Philip Rieff: The Mind of the Moralist

Bryan Wandel

“That Philip Rieff was a great scourge is plain.”

Moral Demand Systems and their Assailants

Philip Rieff was a sociologist. Though his 2006 obituaries described a range of abilities – theology, psychology, philosophy – that sociological tread defined the cultural diagnosis he masterfully limned.

To Rieff, “moral demand systems” are the content and engines of culture, whose real purpose is to speak about and tutor the soul. It is not simply that the self finds purpose, but that the self finds itself a soul. For the dynamics of these systems, Rieff uses the sociological terminology of interdicts, remissions, and transgression. The assault against this fabric has been characterized and punctuated by Nietzsche, Weber, and Freud.

“That large numbers of the cultivated and intelligent have identified themselves deliberately with those who are supposed to have no love for instinctual renunciation, suggests to me the most elaborate act of suicide that Western intellectuals have ever staged – those intellectuals, whose historic function it has been to assert the authority of a culture organized in terms of communal purpose, through the agency of congregations of the faithful.”

While salvation was once found in corporate identities, it is now found in breaking those identities. When Rieff wrote these words in 1966, he was known as a preeminent analyst of Sigmund Freud. The book in the words are found though, The Triumph of the Therapeutic, marked a wide turn Rieff was making through his understanding of the cultural implications of Freudian psychology. Beside an emphasis on sex, Rieff saw in Freud’s work the creation of a new kind of man: the Therapeutic. Rather than transgressing the moral demand system within a framework of guilt, the therapeutic does so in a self-creating act of liberation. The sociological implications are profound, and indicated in the quote above.

Sociology and Theology

Pause for a moment: does this diagnosis seem trite? Have we heard it before? “The liberation movement is a false freedom.” We must admit that in 1966, Rieff had not yet seen 1979 – the Iranian Revolution shook many intellectuals (like Michel Foucault), who could not fathom a modern revolution leading to a non-democratic theocracy. Shouldn’t this fact put an end to those, on left or right, who shout incessantly: “Liberation is the key fact of the modern age!”
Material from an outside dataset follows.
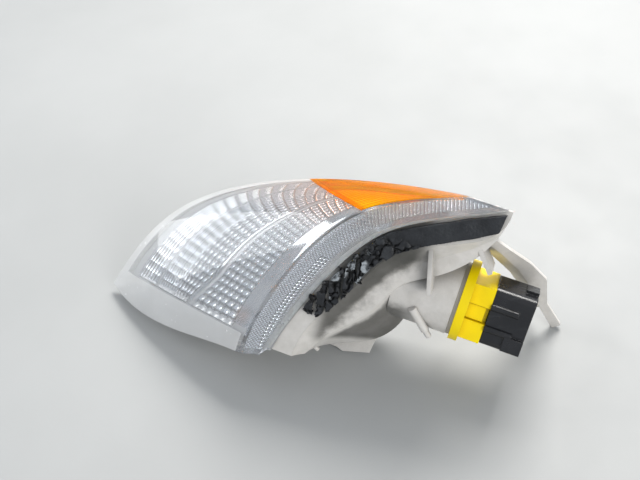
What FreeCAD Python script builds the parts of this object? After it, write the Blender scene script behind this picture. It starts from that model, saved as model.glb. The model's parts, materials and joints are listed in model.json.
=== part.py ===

Rieff’s sociology, though, was giving him a new framework for the analysis of culture. Through a deep understanding of Freud (and often on the latter’s terms), Rieff was embarking on a project to “develop a theology that doesn’t reject modernity. It was my intention to resurrect theology from within modern sociology.”

By 1970, Rieff was following up Triumph of the Therapeutic with a broad-strokes analysis of Western culture painted in view of the insights he was gaining via this increasingly disenchanted perspective on the Freudian/therapeutic project. This new work was never finished, and only published in disjointed fragments at the end of his life as Charisma: The Gift of Grace and How It Has Been Taken Away From Us. Rieff’s mind became set upon the project, How has my inwardness been lost? And why am I unable to believe? By understanding inwardness through the sociological lens of the moral demand system, Rieff outlays a vision for the soul – not based in ontology, but in the sociological activity of the complicated psyche. The result can be no rationalizing flowchart, but rather a system of “interdicts” (moral demands) through which the self confronts the agonizing change of the world around it.

The Soullish-Academic Questions

The transgressive, individualistic Therapeutics attack culture. However, they cannot help but set up something new. “Those who break old circles are the makers of new ones, whether they like it or not.” Elsewhere, Rieff says:

“The next culture may be viable without being valid; on the other hand, the old faiths could be judged valid even by those who consider them now no longer viable. A sociological vocabulary keeps a certain distance … [though] sociological jargon is a curse, first of all upon the intellectual lives of sociologists.”

Rieff understands that the analysis excludes participation, and thereby hinders understanding. However, his educated mind cannot help but analyze.

This paradox is deep, but deeper still is the relationship of sociology to psychology, and psychology to the soul. In these questions, Rieff seems to be adumbrating the Holy Grail of cultural understanding: how can we talk about the social group’s relationship to the individual psyche without destroying one of them, and how do we import the truths of our prior culture in the context of modern science? Can sociological terminology actually give us a new understanding of theology, or will one eat the other? Rieff himself could never have the faith that was inherent in previous moral demand systems. Which modern knowledge are we forced to deal with, and which must be repealed?

In these matters, Rieff trod a path frightful for its call to interdictory culture, and yet lighted our own eyes upon a wider scope of the therapeutic disintegration that has formed us. Whatever the prognosis, the diagnosis has become somewhat clearer.

“That Philip Rieff was a great scourge is plain,” said Elisabeth Lasch-Quinn. “But it is not too much of an exaggeration to say that at his best he could also be a sacred messenger.”